Тонкая это вещь — врачебный коллектив, да еще в таком горячем деле, как хирургия. Общий, так сказать, хомут, и каждый должен тянуть по-настоящему, на других тяжесть не перекладывая. Когда Бритвин организовывал отделение и подбирал врачей, он учитывал все: возраст, здоровье, опыт и даже пол. С женщинами, например, никак нельзя было связываться — то отпуска декретные у них, то «боллистки» по уходу за детьми. И пожилые хирурги тоже не подходили — силы не те, близкая пенсия размагничивает. Да, похлопотал он с этим, зато теперь был уверен, что ребята не подведут. Каждый специалист высокого класса, с энергией, честолюбием здоровым, каждый работу научную ведет. И каждый знает, что до шефа ему еще далеко, подумал Бритвин, усмехаясь. А что, это тоже очень важно для нормальной работы — авторитет руководителя. Иначе такой разнобой пойдет, конфликты, групповщина.
Бритвин с уверенностью считал себя лучшим нейрохирургом города, и это давало ему чувство глубокого удовлетворения.
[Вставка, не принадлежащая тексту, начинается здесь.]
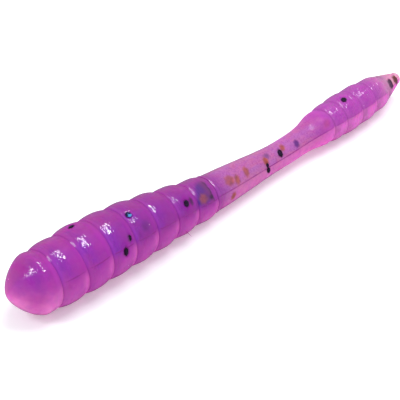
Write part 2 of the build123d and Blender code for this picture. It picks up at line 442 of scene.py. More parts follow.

# ---- the painted shadow where the last body ring steps down to the neck, in mm behind its bend centre and degrees from the top ----
STEP_SHADOW_RING = "body_ring_7"
STEP_SHADOW_BLUE = (0.075, 0.018, 0.210)
STEP_SHADOW_BROWN = (0.150, 0.030, 0.150)
STEP_SHADOW_RIM = (0.060, 0.008, 0.080)
STEP_SHADOW_GRAIN = 0.7 * MM
STEP_SHADOW_START = -1.2
STEP_SHADOW_RUN_IN = 0.9
STEP_SHADOW_EDGE = 0.58                 # its sharp rear edge
STEP_SHADOW_EDGE_SWING = 0.15
STEP_SHADOW_EDGE_WIDTH = 0.16
STEP_SHADOW_RIM_WIDTH = 0.14
STEP_SHADOW_BROWNS = (-0.6, 0.4)        # it turns from blue to brown between these
STEP_SHADOW_TURN = 36.0                 # the middle of the painted shadow
STEP_SHADOW_HALF_TURN = 20.0
STEP_SHADOW_TURN_FADE = 18.0
STEP_SHADOW_SLANT = 0.03                # how much sooner it starts, per degree lower than this turn
STEP_SHADOW_SLANT_TURN = 10.0
STEP_SHADOW_STRENGTH = 0.86
STEP_SHADOW_SWING = 0.30
STEP_SHADOW_RIM_STRENGTH = 0.30
STEP_SHADOW_MOST = 0.95


def seam_share(turn, radius):
    """1 on a parting line, 0 a few hundredths of a millimetre to either side."""
    gaps = [abs((degrees(turn) - seam + 180) % 360 - 180) for seam in SEAM_TURNS]
    return exp(-((radians(min(gaps)) * radius / SEAM_HALF_WIDTH) ** 2))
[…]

Быть первым в своей специальности в областном центре с миллионным населением — это немало. И пусть он всего лишь кандидат и даже не ассистент местного мединститута, но, когда нужно сделать дело, обращаются именно к нему. В хирургии чины не помогают, тут все просто — или можешь, или нет.
Предстоял обход больных. Бритвин придавал обходам большое значение, делал их с неукоснительной точностью и обставлял торжественно. Это был как бы центр рабочего дня, вокруг которого группировалось все остальное. Он всегда со строгим и значительным видом шел впереди, за ним, чуть отставая, следовали ординаторы, а старшая медсестра отделения замыкала шествие. Бритвин считал, что обходы имеют не только рабочее, лечебное значение, но и дисциплинируют и персонал, и больных. А дисциплина в отделении у него была строгая, все по струнке ходили. С большим трудом добившись ее и потом зорко поддерживая, Бритвин заметил одно интересное обстоятельство. Оказалось, что людям в конце концов она начинает нравиться, потому что облегчает работу, делает ее интереснее, удовлетворение большее дает. Расхлябанность же рождает маету, скуку, эдакое томление дурное и словно бы удлиняет рабочий день, делает его бесформенным и нудным.